The application form does not specify that maternity benefits are a wholly separate type of benefit, and are not part of the parental benefit election.

[25] While the maternity section refers to 15 weeks of maternity benefits in the “No” option, I find it may not be obvious to a Claimant that this is independent from the parental benefits section. If a claimant chooses “yes” to the question above, they may not know that they are asking to receive up to 15 weeks of maternity benefits, because it does not state they will receive up to 15 weeks in addition to parental benefits.

[26] Further, while the question itself of “do you want to receive parental benefits immediately after receiving maternity benefits?” suggests there is some separation between benefit types, I find that this is not plain and obvious to the average person, who does not work with EI benefits on a daily basis. It may suggest a separation between benefits, but it is not clear in defining the difference such that a claimant will certainly be clear about what they have elected to receive.

[27] The Commission referenced this section of the application in its written submission, and added that, “there is no obligation for Service Canada to call claimants to verify the information they provide on their application. It is the claimant’s responsibility to accurately provide information in their application and to verify their information.” While I agree that there is no obligation for the Commission to confirm information presented by the Claimant on their application form, it cannot expect a Claimant to wait multiple hours on hold to confirm information that they do not know they are misunderstanding. The Claimant thought she understood the application form, so it is reasonable that she did not contact the Commission to ask questions before she applied for benefits.

[28] The Court in Karvalalso referred to the responsibility of a claimant to understand their entitlement options, and to ask questions if they do not understand. In this case, the Claimant testified that she thought she understood. She did not know that claiming 52 weeks of parental benefits was different from taking one year of leave. I find she could not have known her error prior to the first payment of benefits, because she did not have access to her application for benefits after it was submitted.

[29] Further, she did not understand parental and maternity were separate periods, so when she started receiving maternity benefits at the rate of 55%, she did not know to contact the Commission and ask questions, because she thought her claim was established correctly and she would continue receiving this amount of money. I find this is not a case of the Claimant lacking the knowledge to answer unambiguous questions, because the difference between maternity and parental benefits and the relationship between the two benefits is not unambiguous.

[30] There is no question that the Claimant’s situation differs from Karval. The Claimant requested only 52 weeks of extended benefits, not the maximum of 61, and contacted the Commission immediately upon receiving parental benefits to inquire about the lower benefit rate and ask for a change to standard benefits. In Karval, the Claimant received months of benefits before asking to change her claim. The Court found that if she had been confused, she could have called the Commission. In the current case, the Claimant did exactly that. She contacted the Commission immediately after receiving her first payment of parental benefits and recognizing it was significantly lower than she expected it to be.  For all of these reasons, I find the Claimant’s situation is distinguished from Karval.

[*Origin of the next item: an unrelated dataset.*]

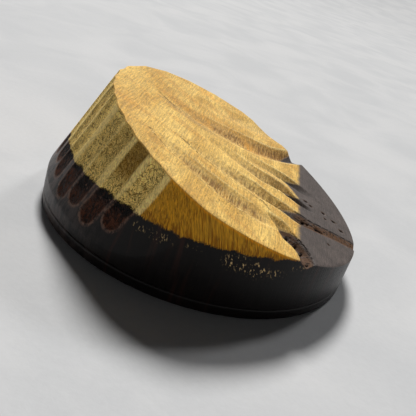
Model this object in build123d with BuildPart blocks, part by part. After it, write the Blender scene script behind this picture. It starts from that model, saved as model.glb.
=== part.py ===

[31] I find it is more likely than not that the Claimant intended to elect one year of maternity and parental leave combined, because her explanation at the hearing was credible and I accept her evidence that she arranged with her employer to take only one year off work prior to taking leave. The Claimant also reported her specific dates of leave on the application form, and the dates reflect one year of leave.

[32] I further find the Claimant thought she was claiming 52 weeks of combined maternity and parental benefits when she applied for EI benefits.

[33] I find the Claimant elected to receive standard benefits, because I prefer her evidence that when she made the choice of parental benefit terms, she believed she was selecting the entire length of her EI benefits to be 52 weeks. I make this finding because taking one year off work for maternity and parental leave is consistent with standard parental benefits, as the number of weeks of maternity and parental leave is equal to one year. It would not be logical to find that the Claimant intended to choose extended benefits if she only wanted to be off work for one year, because that choice would result in her not maximizing the benefits available to her and there is no evidence that she intended to act in a way that was contrary to her best interests.

[34] The law does not allow a claimant to change their election after they have been paid parental benefits.Footnote 10 However, as I find the Claimant did not elect extended parental benefits, there is nothing to revoke. Rather, the Claimant should be put back in a position consistent with her election of standard parental benefits.

Additional comments

[35] While each case is independent and decided on its own merits—and this case is no different in that regard—I must add that I have personally dealt with more than 25 cases of this exact nature in 2021, which says nothing of how many other Tribunal members have addressed the same issue. If the application for maternity and parental EI benefits were clear and unambiguous, there would not be so many files with similar fact scenarios.

[36] I noted above that the Commission submitted, “there is no obligation for Service Canada to call claimants to verify the information they provide on their application. It is the claimant’s responsibility to accurately provide information in their application and to verify their information.” This is correct; however, in cases where a Claimant specifies the dates when they plan to take one year of leave from work and also request extended benefits, which by definition will result in less favourable benefit payments, it would perhaps be prudent to establish a process to contact those claimants and confirm their election prior to paying parental benefits. Another option would be to send a benefit statement to all claimants applying for parental benefits, prior to the payment of those benefits, showing the dates and amounts of the payments they will receive so they have the opportunity to understand any error prior to being paid parental benefits.

[37] While I cannot direct the Commission to take any particular action, I encourage it to review the body of similar cases and consider options to clarify this recurring situation.

Conclusion

[38] The appeal is allowed. I find the Claimant elected to be paid standard parental benefits.